IUCN Scientists Release List Of World’s 100 Most Threatened Species
September 17, 2012
For the first time ever, scientists from the IUCN Species Survival Commission have identified 100 of the most threatened animals, plants, and fungi on the planet.
AsianScientist (Sep. 17, 2012) – For the first time ever, more than 8,000 scientists from the IUCN Species Survival Commission (IUCN SSC) and the Zoological Society of London (ZSL) have come together on Jeju Island, South Korea to identify 100 of the most threatened animals, plants, and fungi on the planet.
The 100 species from 48 different countries are first in line to disappear completely if nothing is done to protect them, say the scientists.
One such example is the saola (Pseudoryx nghetinhensis), one of the most threatened mammals in Southeast Asia. Known as the Asian unicorn because of its rarity, the population of these antelope may be down to few tens of individuals today.
Asia’s few remaining Javan and Sumatran rhinos have also been identified by conservationists as some of the most threatened animals in the world. There are fewer than 50 Javan rhinos remaining, all in one Indonesian national park. Sumatran rhinos live in a few scattered locations across Sumatra and Borneo, but number fewer than 200.
Viet Nam lost its last rhino to poaching in 2010, leading to the country’s subspecies of Javan rhino being declared extinct. Three of the five species of rhinoceros are listed as critically endangered on the IUCN Red List.
“The increase in demand for rhino horn in Asia in recent years, primarily from Viet Nam, has caused poaching to skyrocket to record levels as far away as South Africa,” said Dr. Carlos Drews, Director of WWF’s Global Species Program.
While species declines have mainly been caused by humans, in almost all cases scientists believe their extinction can still be avoided through effective conservation measures.
Last year Nepal celebrated a year without any rhino poaching incidents, which was largely attributed to increased law enforcement measures implemented with the help of WWF.
In honor of the International Year of the Rhino, Indonesian President Susilo Bambang Yudhoyono in June 2012 pledged to effectively address rhino conservation in the country and committed to better protection for the animals.
But conservationists fear many threatened species may be allowed to die out because they do not provide humans with obvious benefits.

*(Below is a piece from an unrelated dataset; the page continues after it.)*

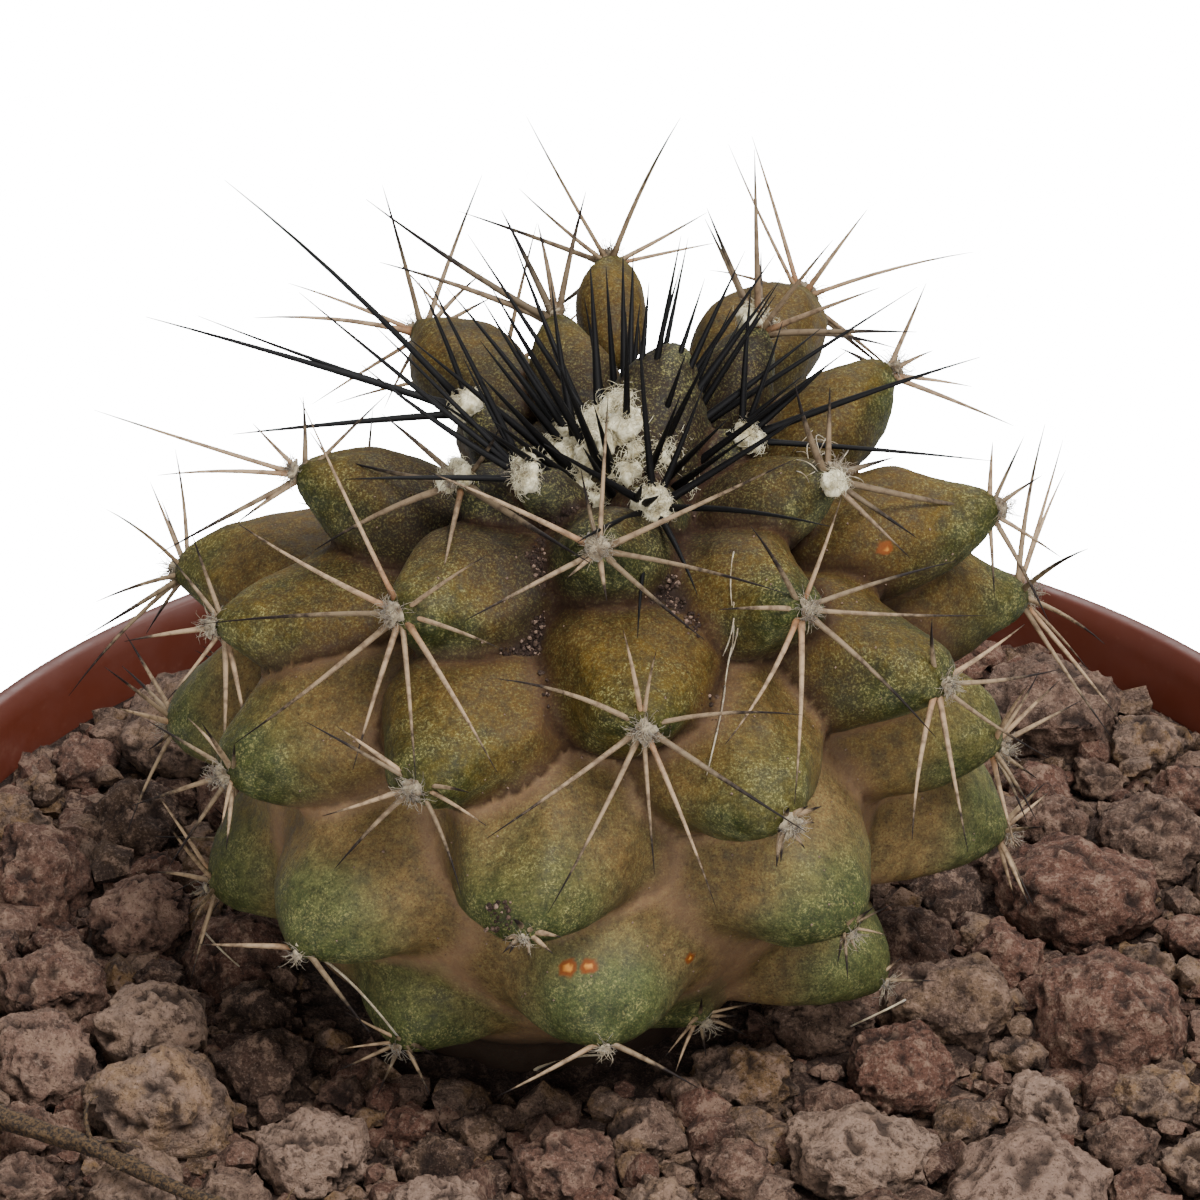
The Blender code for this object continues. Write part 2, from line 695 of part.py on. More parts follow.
def build_gravel(parts, cutters, cactus):
    """The bed of grit with a plain hole for the root, and the stones of its top layer."""
    band_foot = POT_HEIGHT - POT_BAND_HEIGHT
    foot_z = POT_FLOOR + GAP
    profile = [
        (0.0, BED_TOP_Z),
        (POT_RIM_RADIUS - POT_WALL - POT_LIP - GAP, BED_TOP_Z),
        (POT_RIM_RADIUS - POT_WALL - POT_LIP - GAP, band_foot + POT_WALL + GAP),
        (pot_wall_radius(band_foot) - POT_WALL - GAP - 0.0002, band_foot - 2 * GAP),
        (pot_wall_radius(foot_z) - POT_WALL - GAP - 0.0002, foot_z),
        (0.0, foot_z),
    ]
    gravel = turned(profile, "gravel", BED_SIDES, parts)
    bm = bmesh.new()
    root_depth = ROOT_TOP_Z - ROOT_TIP_Z
    place = Matrix.Translation((ROOT_X, STEM_Y, ROOT_TIP_Z - 2 * GAP + root_depth / 2.0))
    bmesh.ops.create_cone(
        bm, cap_ends=True, segments=24, radius1=ROOT_TIP_RADIUS + ROOT_CLEARANCE,
        radius2=ROOT_RADIUS + ROOT_CLEARANCE, depth=root_depth, matrix=place,
    )
    hole = object_from(bm, "root_hole", cutters)
    hide_cutter(hole)
    boolean(gravel, "DIFFERENCE", "EXACT", other=hole)
    hole_tree = tree_of(hole)
    cactus_tree = tree_of(cactus)
    group = bpy.data.collections.new("stones")
    for number, (x, y, size) in enumerate(stone_layout()):
        if math.hypot(x - ROOT_X, y - STEM_Y) < ROOT_RADIUS + 0.45 * size:
            continue
        place = clear_place(number, x, y, size, [cactus_tree, hole_tree])
        if place is not None:
            object_from(stone_bmesh(number, x, y, *place), "stone", group)
    bpy.context.scene.collection.children.link(group)
    boolean(gravel, "UNION", "MANIFOLD", group=group)
    drop(group.objects)
    bpy.data.collections.remove(group)
    drop(cutters.objects)
    return gravel


# Dry twig


def build_twig(parts, gravel):
    """A dry bit of root that lies across the stones near the pot's edge."""
    tree = tree_of(gravel)
    start, end = Vector(TWIG_START), Vector(TWIG_END)
    aside = Vector((end.y - start.y, start.x - end.x)).normalized()
    spots = []
    for number in range(TWIG_POINTS):
        share = number / (TWIG_POINTS - 1)
        wave = math.sin(math.pi * share) + 0.25 * math.sin(3.0 * math.pi * share)
        spots.append(start.lerp(end, share) + aside * TWIG_BOW * wave)
    tops = []
    for spot in spots:
        hit = tree.ray_cast(Vector((spot.x, spot.y, RIM_Z + 0.02)), Vector((0.0, 0.0, -1.0)))[0]
        tops.append(hit.z)
    carried = [max(tops[max(0, n - 3):n + 4]) for n in range(TWIG_POINTS)]
    near = [carried[max(0, n - 2):n + 3] for n in range(TWIG_POINTS)]
    smooth = [sum(heights) / len(heights) for heights in near]
    raise_by = TWIG_RADIUS + GAP
    while True:
        curve = bpy.data.curves.new("dry_twig", "CURVE")
        curve.dimensions = "3D"
        curve.bevel_depth = TWIG_RADIUS
        curve.bevel_resolution = 1
        curve.use_fill_caps = True
        spline = curve.splines.new("POLY")
        spline.points.add(TWIG_POINTS - 1)
        for number, (point, spot) in enumerate(zip(spline.points, spots)):
            share = number / (TWIG_POINTS - 1)
            point.co = (spot.x, spot.y, smooth[number] + raise_by, 1.0)
            point.radius = 1.15 - 0.65 * share
        guide = bpy.data.objects.new("twig_guide", curve)
        parts.objects.link(guide)
        bpy.context.view_layer.update()
        graph = bpy.context.evaluated_depsgraph_get()
        mesh = bpy.data.meshes.new_from_object(guide.evaluated_get(graph))
        bpy.data.objects.remove(guide, do_unlink=True)
        bm = bmesh.new()
        bm.from_mesh(mesh)
        bmesh.ops.remove_doubles(bm, verts=bm.verts, dist=0.000001)
        if not touches(bm, [tree]):
            return object_from(bm, "dry_twig", parts)
        bm.free()
        raise_by += 0.0001


def main():
    clear_scene()
    parts = new_collection("copiapoa_cactus")
    cutters = new_collection("cutters")
    cutters.hide_render = True
    scratch = new_collection("scratch")

    pot = build_pot(parts, cutters)
    wool_seat = object_from(wool_bmesh(1.2 * GAP), "wool_seat", cutters)
    hide_cutter(wool_seat)
    cactus = build_cactus(parts, scratch, wool_seat)
    drop([wool_seat])
    crown_wool = build_crown_wool(parts, cactus)
    gravel = build_gravel(parts, cutters, cactus)
    twig = build_twig(parts, gravel)
    bpy.data.collections.remove(scratch)

    finish(pot, "pot", material("terracotta plastic", (0.16, 0.045, 0.022), 0.45))
    finish(cactus, "cactus", material("olive skin", (0.115, 0.115, 0.035), 0.6))
    finish(crown_wool, "crown_wool", material("cream wool", (0.62, 0.56, 0.42), 0.95))
    finish(gravel, "gravel", material("lava grit", (0.16, 0.095, 0.075), 0.9))
    finish(twig, "dry_twig", material("dry twig", (0.25, 0.17, 0.1), 0.85))


main()
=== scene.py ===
"""Looks of a small copiapoa cactus standing in lava grit in its round nursery pot.

The spiral of tubercles, the stars of spines and the layout of the stones follow the same rules as
the plain solids of the frame, so that each finer piece lies where its solid lies. Lengths are in
metres and angles in degrees. The pot stands on z = 0 and the plant's best side faces -Y.
"""

import logging
from dataclasses import dataclass, field
from enum import Enum
from math import atan2, cos, exp, hypot, pi, radians, sin, sqrt, tau
from random import Random
from typing import Iterator

import bmesh
import bpy
import numpy as np
from mathutils import Matrix, Vector, noise
from mathutils.bvhtree import BVHTree


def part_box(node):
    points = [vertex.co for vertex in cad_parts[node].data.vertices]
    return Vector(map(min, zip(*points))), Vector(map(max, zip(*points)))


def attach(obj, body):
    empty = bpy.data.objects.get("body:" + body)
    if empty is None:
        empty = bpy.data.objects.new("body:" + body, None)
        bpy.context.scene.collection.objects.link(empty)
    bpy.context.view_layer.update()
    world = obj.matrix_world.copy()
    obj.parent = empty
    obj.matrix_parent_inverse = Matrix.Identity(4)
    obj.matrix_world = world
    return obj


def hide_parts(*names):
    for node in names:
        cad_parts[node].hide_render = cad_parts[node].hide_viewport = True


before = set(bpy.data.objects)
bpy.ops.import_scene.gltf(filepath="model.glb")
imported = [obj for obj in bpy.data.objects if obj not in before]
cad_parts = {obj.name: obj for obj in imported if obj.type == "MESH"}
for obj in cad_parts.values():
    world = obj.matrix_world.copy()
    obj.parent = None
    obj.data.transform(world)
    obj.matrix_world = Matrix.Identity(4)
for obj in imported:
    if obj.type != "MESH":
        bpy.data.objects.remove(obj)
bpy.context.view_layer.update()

log = logging.getLogger("copiapoa")

MM = 0.001
PHOTO_SIDE = 1200

FAR_AWAY = Vector((0.0, 0.0, 9.0))

Pixel = tuple[float, float]
ByAge = tuple[float, float, float]
Piece = bpy.types.Object
Mesh = bmesh.types.BMesh
Material = bpy.types.Material
Socket = bpy.types.NodeSocket
Colour = tuple[float, float, float, float]
Feed = Socket | Colour | float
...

“The donor community and conservation movement are leaning increasingly towards a ‘what can nature do for us’ approach, where species and wild habitats are valued and prioritized according to the services they provide for people. This has made it increasingly difficult for conservationists to protect the most threatened species on the planet,” said Professor Jonathan Baillie, ZSL’s Director of Conservation.
All species have a value to nature and thus in turn to humans, explains Dr. Simon Stuart, Chair IUCN Species Survival Commission.
“Although the value of some species may not appear obvious at first, all species in fact contribute in their way to the healthy functioning of the planet,” he added.